Not only does the early start hopelessly compromise the fixture, the league is losing its best players at a rate we’ve never seen. And we’re not just losing them for a fortnight. We’re losing them for months. Here’s just a few – Marcus Bontempelli, Zak Butters, Tom Green, Errol Gulden, Jordan De Goey, Charlie Curnow, Sam Walsh, Cody Weightman, Ed Richards. That’s a crying shame. In the Western Bulldogs’ case, it’s a cluster.

In 2018, the season started in the third week of March. Only a decade ago, the season began in April. Yet the AFLPA has negotiated terms which mandate significantly more time off over summer. Conditioning staff hold their breath and try and cram as much work in as they can in January and February. In many ways, the players are being set up to hurt themselves.
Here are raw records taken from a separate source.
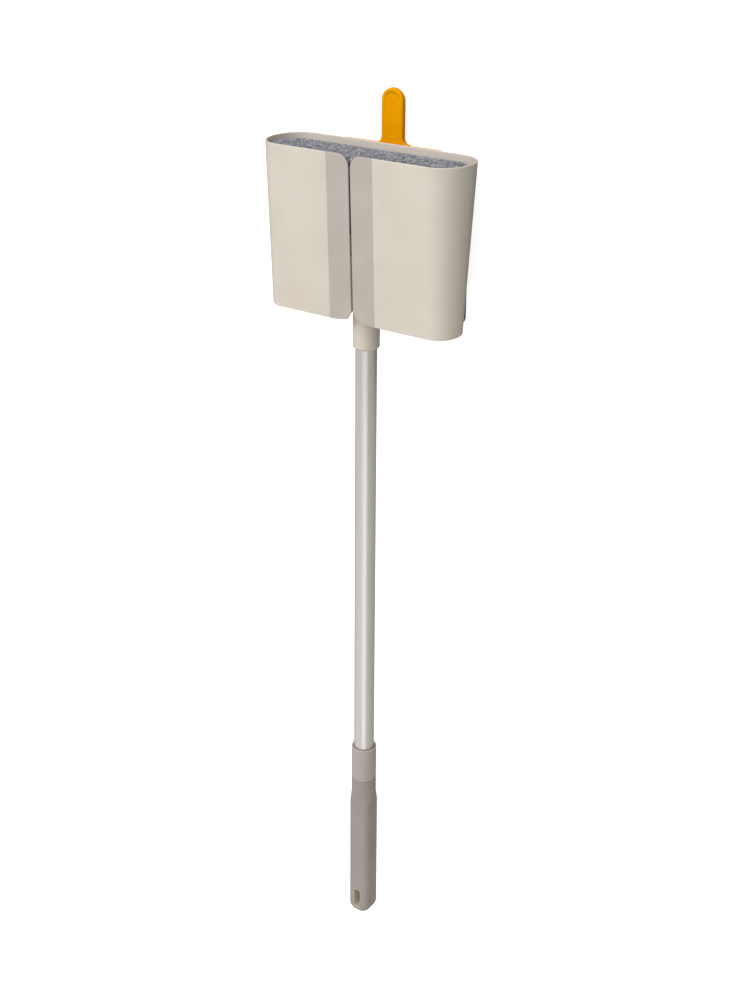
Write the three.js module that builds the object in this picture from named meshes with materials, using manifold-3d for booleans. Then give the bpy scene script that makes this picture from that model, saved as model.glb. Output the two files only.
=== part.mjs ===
// Wall-hung duster in its holder: a wide fibre head on a telescopic pole, parked head up in a
// wedge-shaped case that hangs on a wall plate, with a comb for the fibres behind the case.
// Millimetres, +Z up, front towards -Y, origin in the middle of the wall plate's back face.

import * as THREE from 'three';
import { mergeVertices } from 'three/addons/utils/BufferGeometryUtils.js';
import Module from 'manifold-3d';

const wasm = await Module();
wasm.setup();

// Driving dimensions

// Clearances
const seatGap = 0.3;
const hookGap = 0.4;

// Case: an upright wedge with round ends, open above and below
const caseHeight = 168;
const caseWall = 2;
const rimWidth = 230;
const rimDepth = 67.2;
const rimSetback = 48.1;
const footWidth = 216.4;
const footDepth = 46;
const footSetback = 52;
const endRoundness = 0.84;

// Soft lips on both sides of the slit in the case's front
const slitWidth = 2;
const lipWidth = 25.6;
const lipTopRadius = 12.5;
const lipCutWidth = 5.2;
const lipCutHeight = 10.4;
const lipCutRadius = 3;
const lipSweepWidth = 20;
const lipSweepHeight = 2.4;
const lipSweepRadius = 50;
const beadWidth = 1.4;
const beadDepth = 3;
const beadEndGap = 6;

// Wall plate, its hooks and screw holes
const plateWidth = 170;
const plateThickness = 4;
const plateCornerRadius = 8;
const plateOverhang = 6.3;
const plateTopClearance = 0.6;
const screwSpacing = 70;
const screwHoleRadius = 2.3;
const screwHeadRadius = 4.4;
const hookSpacing = 124;
const hookWidth = 16;
const hookThickness = 3;
const hookHeight = 14;
const hookPocket = 4;
const hookDrop = 38;

// Hanger ribs on the back of the case
const ribThickness = 6;
const ribBottomInset = 8;
const ribTopInset = 56;
const liftOff = 18;

// Comb with a thumb tab
const combWidth = 112;
const combThickness = 3;
const combSetback = 5.5;
const combBelowRim = 1.7;
const combSpineHeight = 14;
const toothLength = 26.3;
const toothPitch = 4.6;
const toothRootWidth = 2.6;
const toothTipWidth = 1.4;
const combEndWidth = 6;
const tabWidth = 25.2;
const tabHeight = 54.5;
const tabThickness = 5.6;
const tabFillet = 6.5;
const thumbRim = 2.2;
const thumbDepth = 1.4;
const thumbLength = 32;

// Guides that hold the ends of the comb
const guideWidth = 8;
const guideFloor = 3;
const guideBackLip = 2.4;
const guideCapture = 3.3;
const guideHeight = 39;

// Rests inside the case that carry the head
const restHeight = 73;
const restThickness = 3.6;
const restDepth = 26;

// Head
const poleSetback = 50;
const headEndGap = 5.15;
const headDepth = 44;
const slabHeight = 15;
const bossRadius = 18;
const bossHeight = 42;
const webThickness = 12;
const webReach = 78;
const webSweep = 0.75;
const backingHeight = 3;
const neckRadius = 13.5;
const neckLength = 92;
const neckInsert = 28;
const neckChamfer = 1.9;

// Fibres, whose trimmed top stays inside the rim's outer face by these gaps
const fibreBelowRim = 3.5;
const fibreEndGap = 5;
const fibreFrontGap = 4.2;
const fibreBackGap = 11.5;
const fibreColumns = 48;
const fibreRows = 8;
const fieldCount = 4;
const strandRootX = 2.6;
const strandRootY = 3;
const strandTipX = 3.4;
const strandTipY = 4.4;
const strandJitter = 0.3;
const strandEmbed = 1;
const noiseStep = 12.9898;
const noiseGain = 43758.5453;

// Telescopic pole
const outerTubeRadius = 11;
const tubeWall = 1;
const outerTubeLength = 559;
const poleInsert = 60;
const plugLength = 24;
const innerTubeRadius = 9.5;
const innerTubeLength = 628;
const gripSocketDepth = 126;
const bushFlange = 3;
const bushSpigot = 20;

// Twist collar and its collet bush
const collarRadius = 13.6;
const collarLength = 40.8;
const collarCover = 29;
const collarFloor = 1.4;
const collarChamfer = 0.6;
const colletWall = 0.8;
const colletTopRecess = 1.2;
const colletTaperLength = 9;
const colletTaper = 0.6;
const colletSlits = 4;
const colletSlitWidth = 1.5;
const colletSlitLength = 10;

// Grip
const gripLength = 181;
const gripNeckRadius = 13.6;
const gripHalfSize = 13;
const gripCornerRadius = 7.5;
const gripNeckLength = 16.5;
const gripFlareLength = 16;
const gripEndRadius = 10.5;
const gripEndSideRadius = 8;
const slotWidth = 8.2;
const slotHeight = 24.2;
const slotCornerRadius = 2.8;
const slotFromEnd = 8.5;

// Facets
const endSteps = 14;
const roundSegments = 40;
const screwHoleSegments = 24;
const gripCornerSteps = 8;
const arcSteps = 6;
const tabSteps = 12;
const overcut = 5;
const weldDistance = 1e-4;

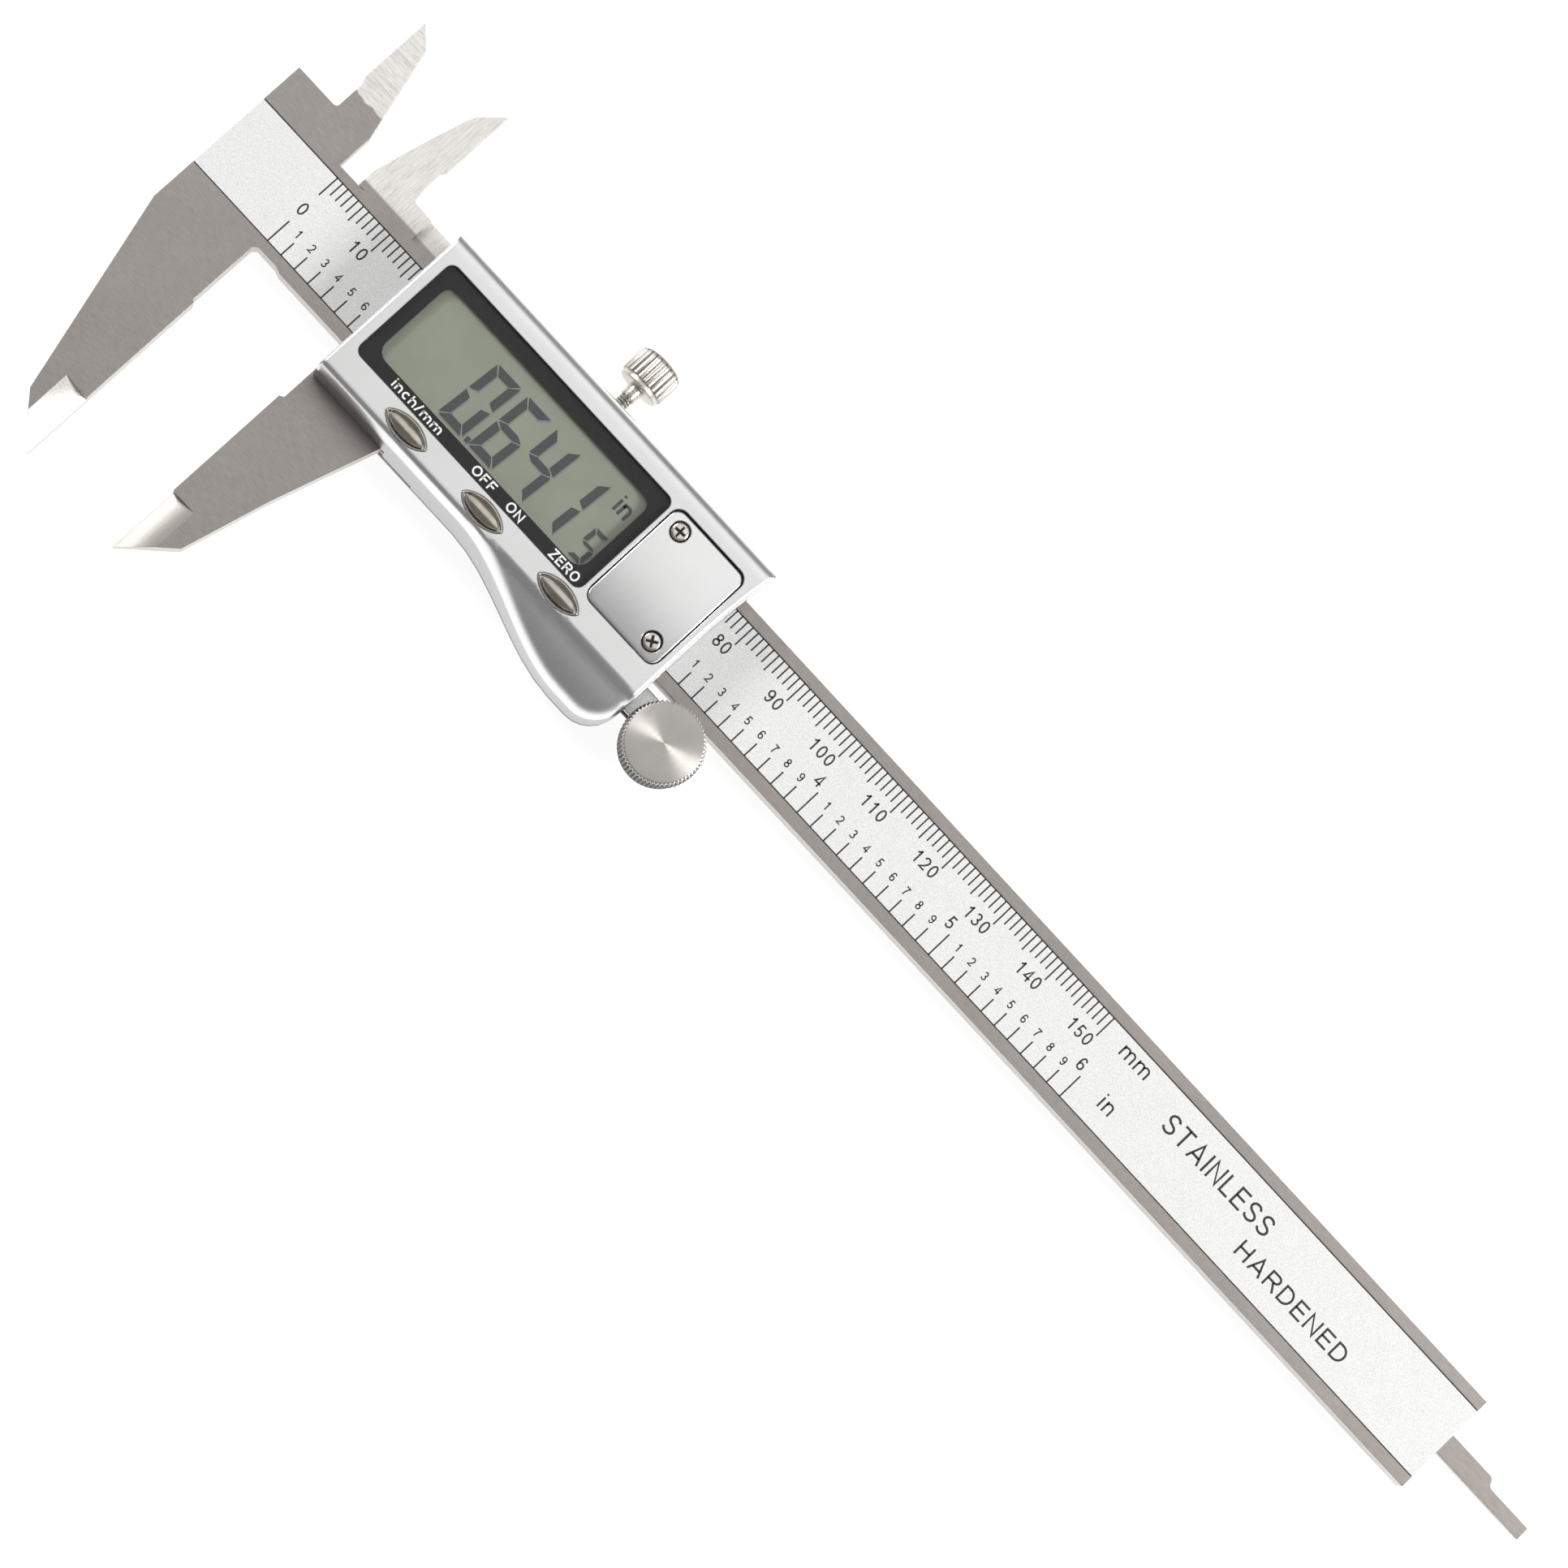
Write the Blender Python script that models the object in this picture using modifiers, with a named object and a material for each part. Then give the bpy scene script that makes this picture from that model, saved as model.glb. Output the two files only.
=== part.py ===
"""Digital caliper, 150 mm range, as separate closed parts.

Plan axes: +X along the beam away from the fixed jaw, +Y towards the inside jaws, +Z out of the
display. The world origin is the centre of the fixed jaw's measuring face. Sizes are in millimetres
and are turned into metres where the meshes are made.
"""
import math

import bmesh
import bpy
from mathutils import Vector

MM = 0.001

# Beam, measured from the fixed jaw's measuring face, the beam's centre line and its front face.
BEAM_THICK = 3.5
BEAM_HALF = 8.0
BEAM_LEFT = -13.8
BEAM_RIGHT = 221.3
JAW_TIP_Y = -48.0
JAW_FACE_TOP_Y = -18.9
JAW_FACE_MID_Y = -28.2
BLADE_SPLIT_Z = -1.82
INSIDE_EDGE_X = -7.2
INSIDE_TIP_Y = 29.0
BLADE_SHELF_X = -3.05
SCALE_LOW_Y = -6.25
SCALE_HIGH_Y = 6.35
SCALE_DEPTH = 0.8
GROOVE_LOW_Y = -1.45
GROOVE_HIGH_Y = 2.3
GROOVE_TOP_Z = -1.95
KNIFE_TOP_Y = -37.5
KNIFE_WIDTH = 3.95
KNIFE_SLOPE = math.radians(27.0)

# Slider, measured along X from the movable jaw's measuring face.
OPENING = 16.28
WEB_TOP_Z = -3.65
WEB_LOW_Z = -5.3
RAIL_RIGHT = 58.9
RAIL_LOW_Y = -12.5
RAIL_HIGH_Y = 11.9
CHANNEL_HIGH_Y = 9.35
BODY_LEFT = 1.05
BODY_RIGHT = 60.35
BODY_CORNER = 61.35
BODY_TOP_Y = 12.2
BODY_LOW_Y = -13.9
GRIP_LOW_Y = -19.3
GRIP_START_X = 28.0
GRIP_END_X = 52.5
GRIP_RADIUS = 4.85
FRONT_Z = 8.0
WALL = 1.2
FRONT_WALL = 1.4
HOUSING_BASE_Z = 0.15
HOUSING_LOW_Z = -3.2
HOUSING_ROUND = 1.3
COVER_TOP_Z = -5.45
COVER_LOW_Z = -6.1

WINDOW_CENTRE = (24.0, -0.2)
WINDOW_SIZE = (42.2, 17.2)
WINDOW_RADIUS = 1.2
DISPLAY_CENTRE = (24.05, -0.2)
DISPLAY_SIZE = (38.5, 13.2)
DISPLAY_RADIUS = 1.8
LIP_Z = 7.15

BUTTON_Y = -11.0
BUTTON_XS = {"unit": 14.9, "power": 29.3, "zero": 43.7}
BUTTON_SIZE = (6.3, 2.4)
BUTTON_TOP_Z = 8.4
BUTTON_STEM_Z = 2.75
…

And now, 24 hours out from when the season was supposed to start, players and locals are sandbagging their houses as a tropical cyclone zeroes in on Queensland and the northern New South Wales coast – suboptimal conditions for unfurling a premiership flag and playing football. Tragedy, high farce, handovers, white nationalists, dick pics and cyclones – all in all, a standard off-season in the AFL.